Last updated: November 9, 2023

What Does Aneuploidy Mean?

Aneuploidy is a state of having an abnormal number of tightly coiled DNA molecules, called chromosomes, rather than the normal 23 pairs or 46 chromosomes. The abnormal number can be greater or smaller than the normal number of chromosomes. Aneuploidy results in various genetic disorders that have been present since birth. Examples of such disorders include Down syndrome, Turner’s syndrome, and sex chromosome disorders. An aneuploid cell is formed during the period when the cell is dividing and its chromosomes haven’t yet parted completely.
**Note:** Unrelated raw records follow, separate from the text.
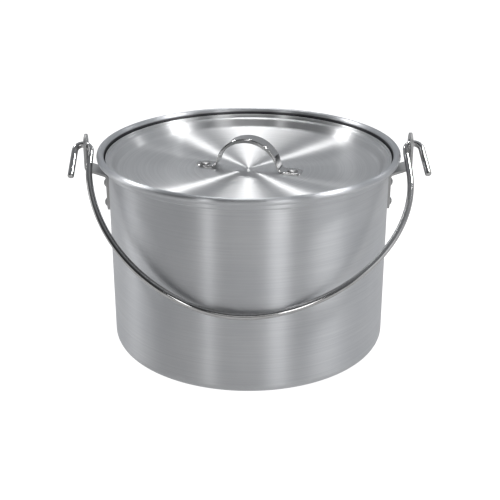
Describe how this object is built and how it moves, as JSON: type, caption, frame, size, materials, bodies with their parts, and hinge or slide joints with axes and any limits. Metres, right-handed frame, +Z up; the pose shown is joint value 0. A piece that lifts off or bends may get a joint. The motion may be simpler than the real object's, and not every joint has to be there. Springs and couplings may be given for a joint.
{
  "type": "camp kettle",
  "caption": "Straight-sided aluminium camp kettle with a rolled rim, a recessed lid with an arched handle, and a wire bail hooked through riveted strap ears.",
  "frame": {"origin": "centre of the pot's base, on its underside", "axes": "+Z up along the pot's axis; +X through the right-hand ear, along the bail's hinge line; the bail hangs down the front, on -Y"},
  "size_m": [0.3316, 0.2798, 0.1997],
  "materials": {
    "pot_aluminium": "satin, spun",
    "lid_aluminium": "spun, bright",
    "ear_aluminium": "matte, as rolled",
    "rivet_aluminium": "satin",
    "bail_steel": "bright plated",
    "handle_steel": "polished, plated"
  },
  "bodies": {
    "pot": {"pot_body": "pot_aluminium", "left_ear": "ear_aluminium", "right_ear": "ear_aluminium", "left_ear_rivet_upper": "rivet_aluminium", "left_ear_rivet_lower": "rivet_aluminium", "right_ear_rivet_upper": "rivet_aluminium", "right_ear_rivet_lower": "rivet_aluminium"},
    "bail": {"bail": "bail_steel"},
    "lid": {"lid": "lid_aluminium", "lid_handle": "handle_steel", "lid_rivet_left": "rivet_aluminium", "lid_rivet_right": "rivet_aluminium"}
  },
  "joints": [
    {"name": "bail_swing", "type": "hinge", "parent": "pot", "child": "bail", "pos_m": [0, 0, 0.1887], "axis": [-1, 0, 0], "range_deg": [0, 258.9]},
    {"name": "lid_lift", "type": "slide", "parent": "pot", "child": "lid", "axis": [0, 0, 1], "range_m": [0, 0.06]}
  ]
}
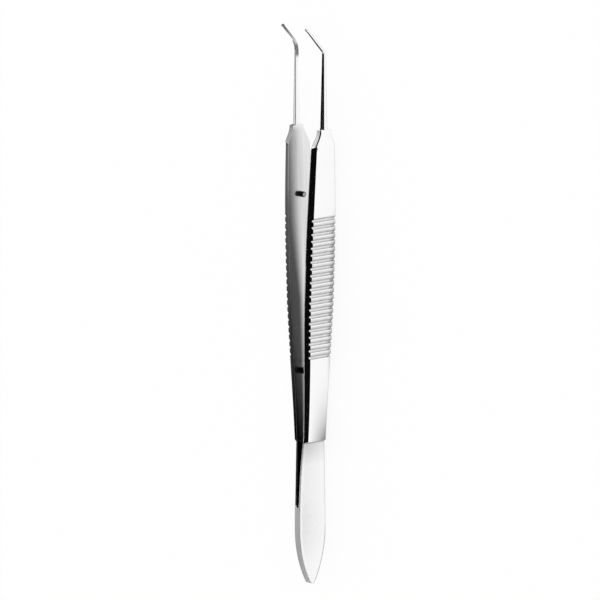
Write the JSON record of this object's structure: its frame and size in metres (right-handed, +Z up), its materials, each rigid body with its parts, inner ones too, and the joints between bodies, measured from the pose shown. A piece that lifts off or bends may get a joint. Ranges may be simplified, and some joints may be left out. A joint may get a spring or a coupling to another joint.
{
  "type": "thumb forceps",
  "caption": "Angled micro thumb forceps: two bowed spring arms welded at a pointed butt, grooved grips, slender shanks and fine upturned tips.",
  "frame": {"origin": "under the middle of the whole forceps, on the surface that its side edges lie on", "axes": "+Y from the welded butt to the tips, +X towards the right arm, +Z up, the way both tips bend"},
  "size_m": [0.0092, 0.1078, 0.0076],
  "materials": {
    "arm_steel": "bright polish on the handles and shanks, satin on the spring leaves",
    "pin_steel": "polished, dark"
  },
  "bodies": {
    "root": {"left_arm": "arm_steel", "right_arm": "arm_steel", "guide_pin": "pin_steel", "stop_pin": "pin_steel"}
  },
  "joints": []
}
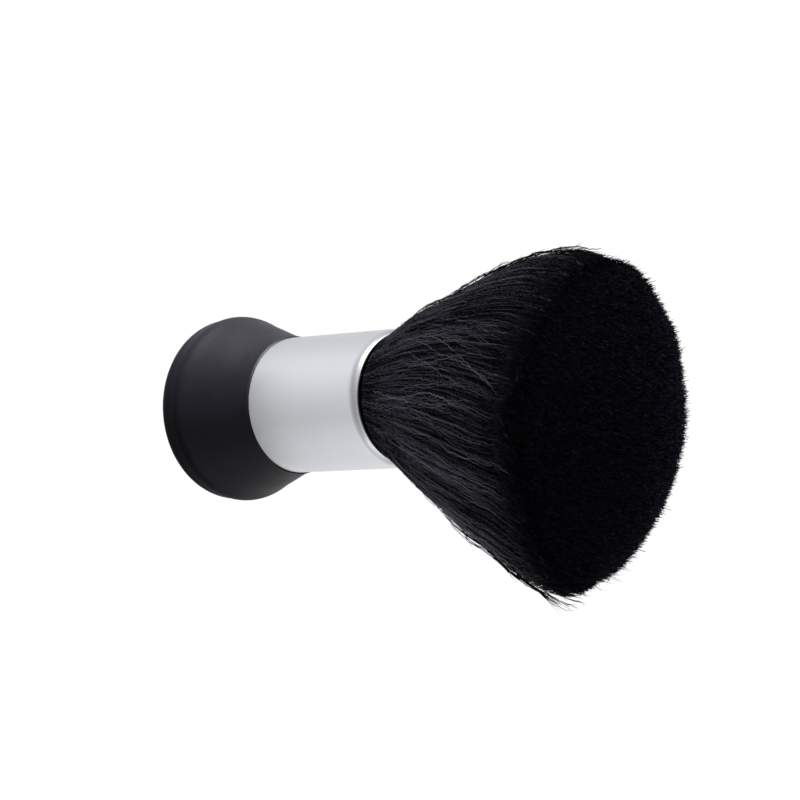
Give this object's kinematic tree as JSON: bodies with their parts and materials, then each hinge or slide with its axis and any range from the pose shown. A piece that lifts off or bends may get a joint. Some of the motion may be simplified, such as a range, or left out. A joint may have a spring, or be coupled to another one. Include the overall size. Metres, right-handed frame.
{
  "type": "neck duster brush",
  "caption": "Neck duster: waisted black knob that stands on its flat base, plain aluminium sleeve with a rolled lip, and a wide flaring tuft of soft black bristles.",
  "frame": {"origin": "centre of the flat underside the brush stands on", "axes": "+Z along the brush axis from the knob to the bristle tips; the tuft is widest along X and leans towards +X"},
  "size_m": [0.0907, 0.0654, 0.1633],
  "materials": {
    "knob": "satin moulded",
    "cover": "matte moulded",
    "ballast": "turned",
    "screw": "zinc plated",
    "insert": "machined",
    "plug": "moulded",
    "sleeve": "satin",
    "cup": "moulded",
    "resin": "cast",
    "cord": "twisted",
    "bristle": "synthetic fibre"
  },
  "bodies": {
    "handle": {"knob_shell": "knob", "base_cover": "cover", "ballast_disc": "ballast", "fixing_screw": "screw", "screw_washer": "screw", "threaded_insert": "insert", "core_plug": "plug", "ferrule": "sleeve", "bristle_cup": "cup", "resin_plug": "resin", "binding_cord": "cord", "bristle_root": "bristle"},
    "tuft": {"bristle_tuft": "bristle"}
  },
  "joints": [
    {"name": "bristle_flex", "type": "hinge", "parent": "handle", "child": "tuft", "pos_m": [0, 0, 0.084], "axis": [0, 1, 0], "range_deg": [-20, 20], "stiffness_Nm_per_rad": 0.15}
  ]
}
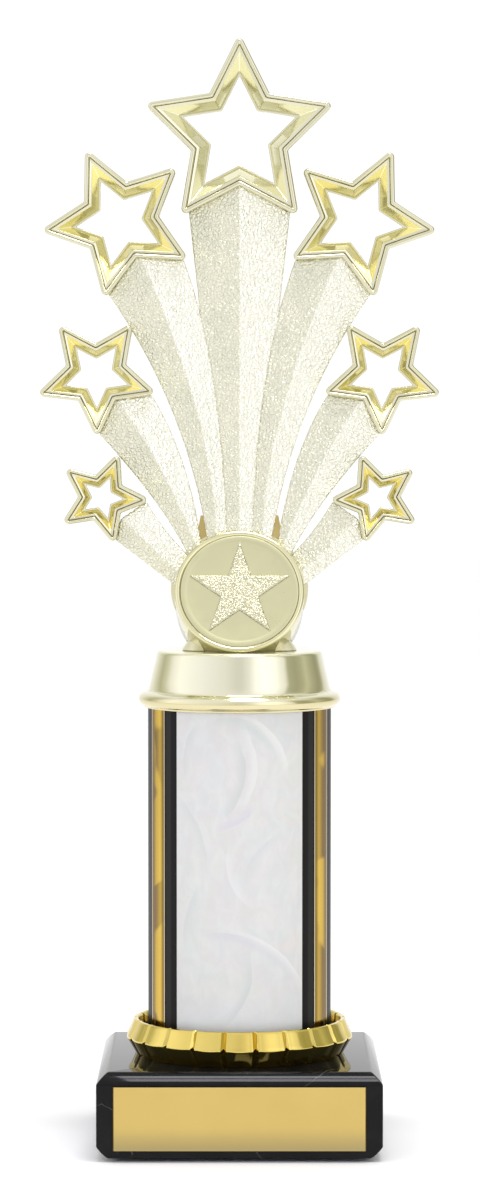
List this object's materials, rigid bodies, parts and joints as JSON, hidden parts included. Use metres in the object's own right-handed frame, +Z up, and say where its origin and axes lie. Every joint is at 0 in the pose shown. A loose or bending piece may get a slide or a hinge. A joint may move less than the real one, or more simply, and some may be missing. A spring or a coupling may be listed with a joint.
{
  "type": "column trophy",
  "caption": "Trophy with a spray of hollow stars and a medallion on a round foiled column over a fluted ring and a bevelled black marble base.",
  "frame": {"origin": "middle of the resting plane, under the column's axis", "axes": "+Z up along the column, -Y to the front with the name plate and the medallion, +X to the viewer's right"},
  "size_m": [0.086, 0.0613, 0.2375],
  "materials": {
    "marble": "polished",
    "felt": "matte",
    "zinc_steel": "zinc plated",
    "brass": "turned",
    "tape": "adhesive",
    "plate_gold": "satin",
    "ring_gold": "vacuum metallised",
    "black_plastic": "gloss",
    "pearl_foil": "pearl foil",
    "gold_foil": "mirror foil",
    "pale_gold": "vacuum metallised",
    "trail_gold": "hammered, vacuum metallised",
    "disc_gold": "satin with a stippled star"
  },
  "bodies": {
    "root": {"marble_base": "marble", "base_pads": "felt", "tie_rod": "zinc_steel", "base_washer": "zinc_steel", "base_nut": "zinc_steel", "plate_tape": "tape", "name_plate": "plate_gold", "fluted_ring": "ring_gold", "column_tube": "black_plastic", "panel_front": "pearl_foil", "panel_back": "pearl_foil", "strip_front_left": "gold_foil", "strip_front_right": "gold_foil", "strip_back_left": "gold_foil", "strip_back_right": "gold_foil", "column_cap": "pale_gold", "topper_foot": "pale_gold", "topper_nut": "brass", "medal_cup": "pale_gold", "disc_pad": "tape", "medal_disc": "disc_gold", "star_top": "pale_gold", "star_upper_left": "pale_gold", "star_upper_right": "pale_gold", "star_middle_left": "pale_gold", "star_middle_right": "pale_gold", "star_lower_left": "pale_gold", "star_lower_right": "pale_gold", "trail_centre": "trail_gold", "trail_upper_left": "trail_gold", "trail_upper_right": "trail_gold", "trail_middle_left": "trail_gold", "trail_middle_right": "trail_gold", "trail_lower_left": "trail_gold", "trail_lower_right": "trail_gold", "web_left": "pale_gold", "web_right": "pale_gold"}
  },
  "joints": []
}
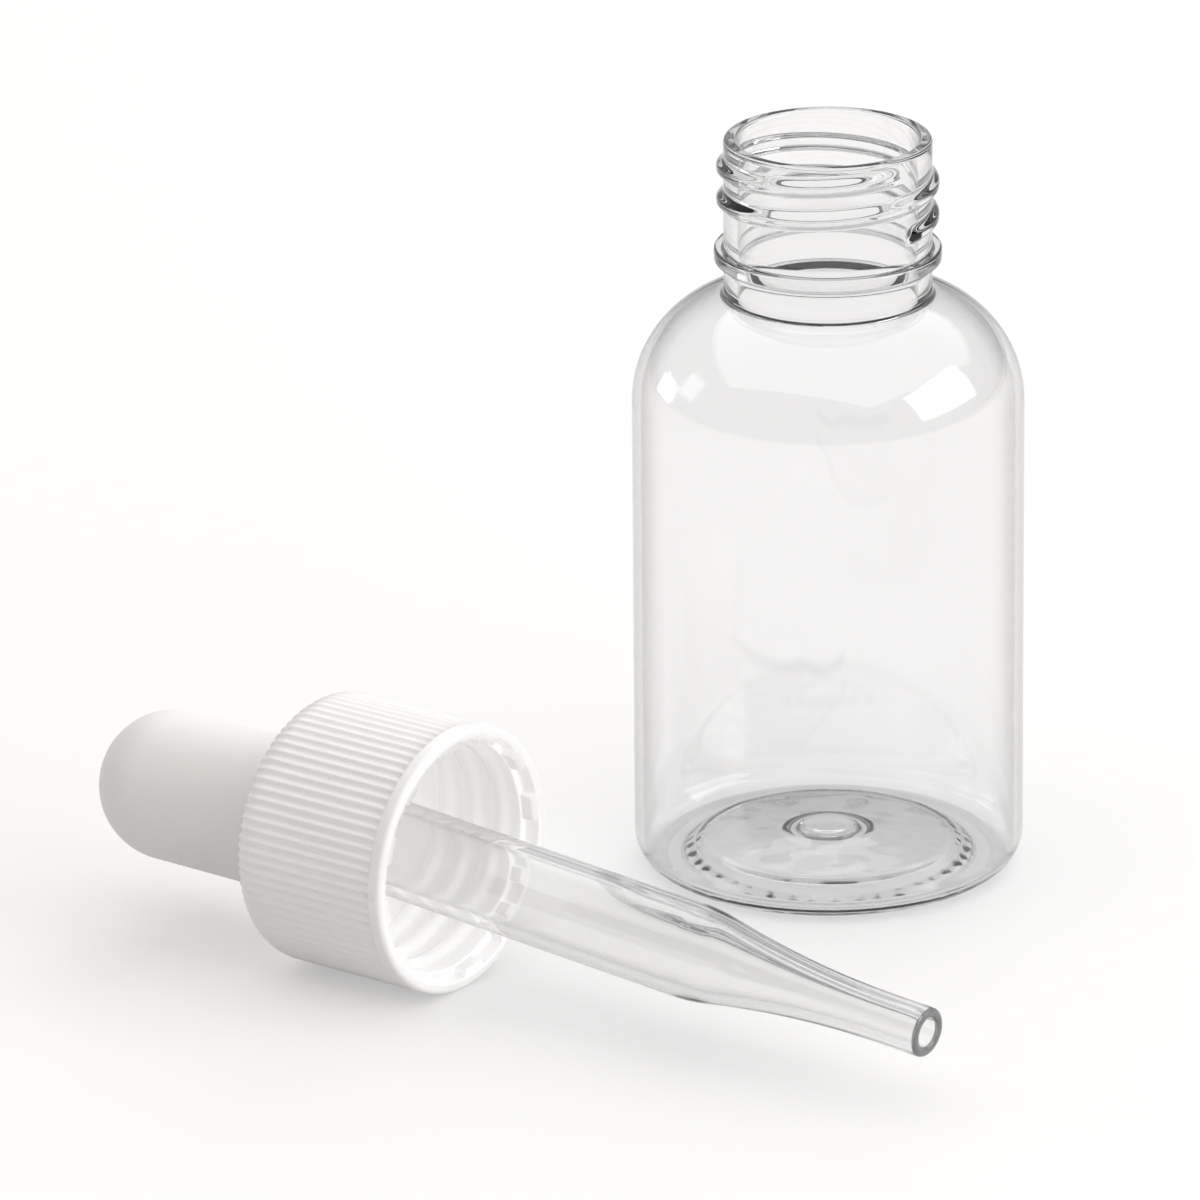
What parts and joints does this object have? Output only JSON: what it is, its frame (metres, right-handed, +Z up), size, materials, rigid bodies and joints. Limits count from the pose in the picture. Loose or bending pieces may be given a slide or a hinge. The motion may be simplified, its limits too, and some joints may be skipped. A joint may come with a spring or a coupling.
{
  "type": "dropper bottle",
  "caption": "Clear round screw-neck bottle with a ribbed screw cap, rubber bulb and glass pipette lying beside it.",
  "frame": {"origin": "centre of the bottle's standing ring, on the surface it stands on", "axes": "+Z up along the bottle's axis, +X along the dropper's axis from bulb to pipette tip, the dropper on the -Y side"},
  "size_m": [0.0888, 0.0746, 0.068],
  "materials": {
    "clear_bottle": "clear, glossy",
    "white_cap": "white, satin moulded",
    "white_rubber": "white, matte",
    "clear_pipette": "clear, fire-polished"
  },
  "bodies": {
    "bottle": {"bottle": "clear_bottle"},
    "dropper": {"pipette": "clear_pipette"},
    "cap": {"cap": "white_cap"},
    "bulb": {"bulb": "white_rubber"}
  },
  "joints": [
    {"name": "dropper_lift", "type": "slide", "parent": "bottle", "child": "dropper", "axis": [0, 0, 1], "range_m": [0, 0.1]},
    {"name": "cap_turn", "type": "hinge", "parent": "dropper", "child": "cap", "pos_m": [-0.02105, -0.045, 0.0121], "axis": [1, 0, 0], "continuous": true},
    {"name": "bulb_squeeze", "type": "slide", "parent": "dropper", "child": "bulb", "axis": [1, 0, 0], "range_m": [0, 0.005], "stiffness_N_per_m": 300, "deforming": ["bulb"]}
  ]
}
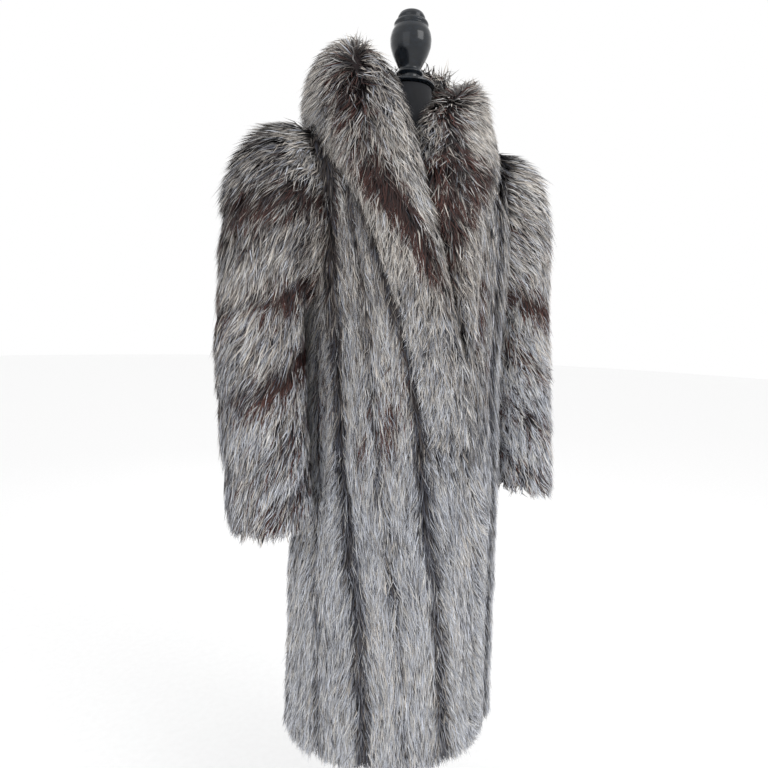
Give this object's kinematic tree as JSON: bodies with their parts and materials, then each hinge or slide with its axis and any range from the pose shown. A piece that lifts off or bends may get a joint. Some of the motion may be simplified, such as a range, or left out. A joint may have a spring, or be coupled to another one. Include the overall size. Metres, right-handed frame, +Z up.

FertilitySmarts Explains Aneuploidy

Types of aneuploidy

Normally, a chromosome is arranged in a pair of two. When there are three copies (one extra copy or 47 chromosomes instead of 46), it is called as trisomy. Alternatively, an aneuploid cell may be missing one chromosome from a pair – termed as monosomy. Very rarely, a chromosome can have four or five copies, known as tetraploidy. The most common aneuploidy is Down syndrome (or trisomy 21 with an extra copy of chromosome 21).

What causes aneuploidy?

Normally, during cell division, the cells destined to produce sperm and eggs divide equally so that both the sperm and eggs have the same number of chromosomes. However, an uneven division of chromosomes during cell division can end up in a sperm or egg having an unequal number of chromosomes.

Outcomes of aneuploidy

The aneuploidy that stems from errors in chromosomal separation is the leading cause of miscarriages, infertility, and inherited birth defects. A majority of the aneuploid fetuses fail to survive to term and are spontaneously miscarried half way. It is also one of the most common causes of in vitro fertilization (IVF) failure.

How is aneuploidy diagnosed?

It is diagnosed through a chromosomal study, called karyotyping – a study that evaluates the size, shape, and number of chromosomes in a sample of cells. It can be done on the amniotic fluid and placenta.